«Последние новости». 1936–1940 (Адамович) - страница 160

Отрадно в сборнике то, что это добропорядочная «литература», спокойная, уверенная, рассчитанная на продолжение, на усовершенствование, — как в нормальные времена, в нормальных обстоятельствах. Досадно, что есть в присмановских стихах и налет литературщины. Невозможно поощрять и приветствовать, конечно, превращение лирики в исповедь, в завещание, в какой-то расслабленно-тревожный шепот — как случилось с некоторыми из одареннейших эмигрантских поэтов… Но такое превращение можно понять. Если бы в основе «Тени и тела» лежало мужество, преодоление, воля, сила, — все было бы отлично!

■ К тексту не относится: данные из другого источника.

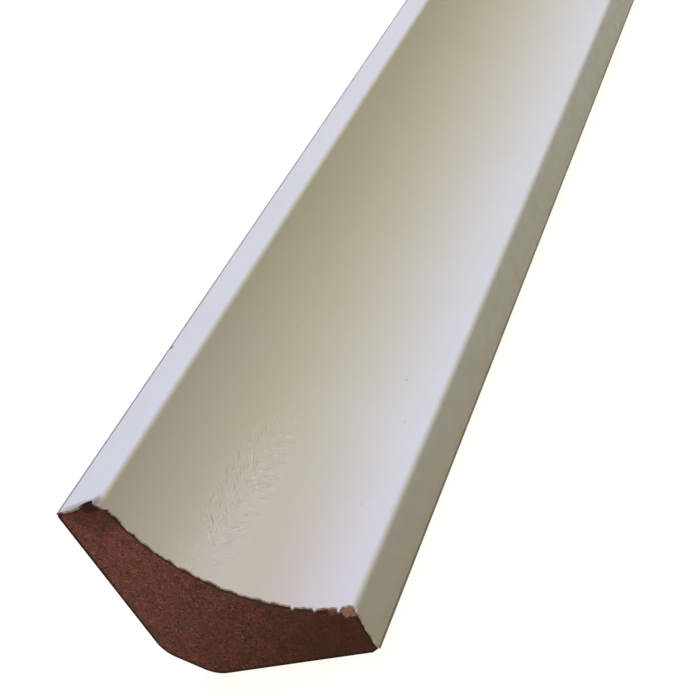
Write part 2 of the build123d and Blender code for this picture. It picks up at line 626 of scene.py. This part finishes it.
def patches(tree, place, size, detail, roughness, low, high, to_low=0.0, to_high=1.0):
    """A cloudy pattern: a stretch of a noise's values, carried to a range of its own."""
    return remap(tree, noise(tree, place, size, detail, roughness), low, high, to_low, to_high)


def flat_place(tree, place, right, up):
    """A place's coordinates along two directions, as a flat vector."""
    first = add_node(tree, "ShaderNodeVectorMath", {0: place, 1: right}, operation="DOT_PRODUCT")
    second = add_node(tree, "ShaderNodeVectorMath", {0: place, 1: up}, operation="DOT_PRODUCT")
    parts = {"X": first.outputs["Value"], "Y": second.outputs["Value"]}
    return add_node(tree, "ShaderNodeCombineXYZ", parts).outputs[0]


def spread_from(tree, place, middle, reach):
    """How far a place lies from a middle, where one is the reach along each axis."""
    offset = vector_maths(tree, "SUBTRACT", place, middle)
    return vector_maths(tree, "LENGTH", vector_maths(tree, "DIVIDE", offset, reach))


def box_spread(tree, place, middle, reach):
    """The same for a reach that is a box."""
    offset = vector_maths(tree, "SUBTRACT", place, middle)
    shares = vector_maths(tree, "ABSOLUTE", vector_maths(tree, "DIVIDE", offset, reach))
    parts = add_node(tree, "ShaderNodeSeparateXYZ", {0: shares}).outputs
    return maths(tree, "MAXIMUM", maths(tree, "MAXIMUM", parts[0], parts[1]), parts[2])


def strokes(tree, flat, spacing, length, width, shift, turn=0.0, swing=math.tau):
    """Short soft strokes, one in each cell of a scatter, each turned its own way within a swing."""
    moved = vector_maths(tree, "ADD", flat, shift)
    cell = {"Vector": moved, "Scale": 1 / spacing}
    cells = add_node(tree, "ShaderNodeTexVoronoi", cell, voronoi_dimensions="2D")
    chance = add_node(tree, "ShaderNodeSeparateXYZ", {0: cells.outputs["Color"]})
    from_middle = vector_maths(tree, "SUBTRACT", moved, cells.outputs["Position"])
    swung = maths(tree, "MULTIPLY", chance.outputs[0], swing)
    own_turn = maths(tree, "SUBTRACT", swung, turn + swing / 2)
    laid = {"Vector": from_middle, "Angle": own_turn}
    turned = add_node(tree, "ShaderNodeVectorRotate", laid, rotation_type="Z_AXIS")
    parts = add_node(tree, "ShaderNodeSeparateXYZ", {0: turned.outputs[0]})
    along = maths(tree, "ABSOLUTE", parts.outputs[0])
    over = maths(tree, "ABSOLUTE", parts.outputs[1])
    inside_length = faded(tree, along, length / 4, length / 2)
    inside_width = faded(tree, over, 0, width / 2)
    shape = maths(tree, "MULTIPLY", inside_length, inside_width)
    return maths(tree, "MULTIPLY", shape, remap(tree, chance.outputs[1], STROKES_SPARED, 1))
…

Страшновато, однако, что бесстрастие тут не завоевано, а просто внушено жизнеощущением, близким, кажется, к тому, которое вдохновило когда-то теоретиков «искусства для искусства».

<Надсон. — «Delivrance» Луизы Вейсс>

Прошло полвека со дня смерти Надсона. «Как мало прожито, как много пережито» за эти десятилетия! Надсон от нас сейчас очень далек, и едва ли в каких-либо сердцах и сознаниях сохранился еще хоть отблеск, хоть отзвук того восторга, который когда-то возбуждали его стихи.

Было время, когда имя Надсона ставили рядом с именем Некрасова и когда считалось несомненным, что любовь к одному подразумевает и влечение к другому. Объединял признак гражданственности. Некрасов противостоял Фету, как Надсон — Случевскому или Фофанову, и кто был противником теории «искусства для искусства», тот почти механически зачислялся в некрасово-надсоновские поклонники. На одной стороне были цветы, мечты, юные девы и вообще всяческие красоты, на другой — мрак произвола и цепи рабства. Оба лагеря одушевлены были одинаковым взаимным презрением.

Годы навели порядок во всех этих спорах. Когда на похоронах Некрасова раздались голоса из студенческой толпы, что «он был выше Пушкина, выше Лермонтова», и Достоевский в своем «Дневнике писателя» разъяснял увлекающейся молодежи, кому какое принадлежит место в нашей литературе, ценители изящного чуть ли не все поголовно были убеждены в том, что ни в «Рыцаре на час», ни в «Русских женщинах» поэзия и «не ночевала». Владимир Соловьев утверждал, что своим шумящим «балаганом» Некрасов «обманул глупцов», — с уверенностью человека, перелагающего в рифмованные строчки аксиому. Даже те, которые сочувствовали общему направлению некрасовского творчества, признавали, что, разумеется, художник он был слабоватый, уступчивый, не идущий ни в какое сравнение с истинными служителями муз, возжегшими в сельской тиши, вдали от суетных тревог и раздоров свои прекрасные «вечерние огни»… Последним откликом таких настроений явилась любопытнейшая анкета о Некрасове, проведенная Корнеем Чуковским среди петербургских литераторов в 1919 или в 1920 году. Поэты, начиная с Блока, — ответили не только положительно, но и благоговейно. Один Максим Горький высказался резко-отрицательно: поистине, «своя своих не познаша!». Горький, который, казалось бы, должен был быть к Некрасову ближе кого-либо из своих сверстников, разошелся в оценке его не только с Блоком или Андреем Белым, но и с Мережковским, Брюсовым, Бальмонтом (прекрасная статья «Сквозь строй»), Зинаидой Гиппиус. Именно ему поэзия казалась поэзией лишь в ореоле условной поэтичности. Именно он остался глух к трагическому дару Некрасова и не вслушался в этот голос, «шуму вод подобный».